Under the arrangement announced today, the College Fund is joining with ASA to underwrite the sponsorship of Salt at accredited, College Fund-supported tribal colleges and universities (TCUs) nationwide. Any of the 35 College Fund-affiliated TCUs can now choose to offer their students and alumni Salt’s full suite of digital services, including the program’s online personal finance curriculum; a repayment navigator to track loans and compare repayment plans; search engines for scholarships and careers/internships; an online community to ask questions of peers and experts; and blogs, articles, videos, calculators, tools, and apps that teach users how to take control of their finances. Salt users can also access one-on-one counseling with a loan specialist via email and chat. All Salt services are free-of-charge to students and alumni.

Tribal colleges that have already signed on with Salt include College of Menominee Nation in Wisconsin, Fort Peck Community College in Montana, Ilisagvik College in Alaska, Nebraska Indian Community College, Oglala Lakota College in South Dakota, and Sitting Bull College in North Dakota.

The high cost of college today puts higher education out of reach for many American Indians. According to an American Community Survey from 2014, more than 28% of American Indians live below the poverty line, compared to the national poverty rate of 15.5% for the overall population. American Indians today account for only 1% of all college students, and have the lowest educational attainment rates of all ethnic and racial groups. Only 13.6% of American Indians earn a college degree, often due to the unique challenges of living in remote, rural areas. The average cost of attendance at a TCU is approximately $16,355 per year—far less than the average “sticker price” of over $42,000 at a four-year, nonprofit institution—but still a heavy burden for many students and families.

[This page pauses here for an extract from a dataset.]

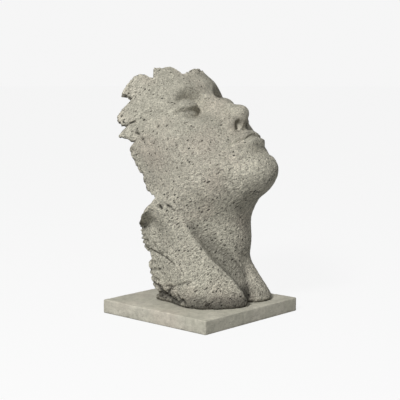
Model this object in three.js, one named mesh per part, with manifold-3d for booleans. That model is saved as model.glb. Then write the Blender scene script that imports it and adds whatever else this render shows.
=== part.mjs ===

“We know education is the answer to lifting Native people out of poverty and up the economic ladder,” says Cheryl Crazy Bull (Sicangu Lakota), American Indian College Fund president and CEO. “Yet today, far too many in our community are shut out of educational opportunity, or fail to recognize the full potential of their education after the fact, simply because they couldn’t navigate the student aid process or didn’t know how to responsibly finance the cost of college. Salt will help us transform Indian higher education by offering students access to the financial knowledge and skills that ensure a future of prosperity for themselves, their families, their communities, and the country as a whole.”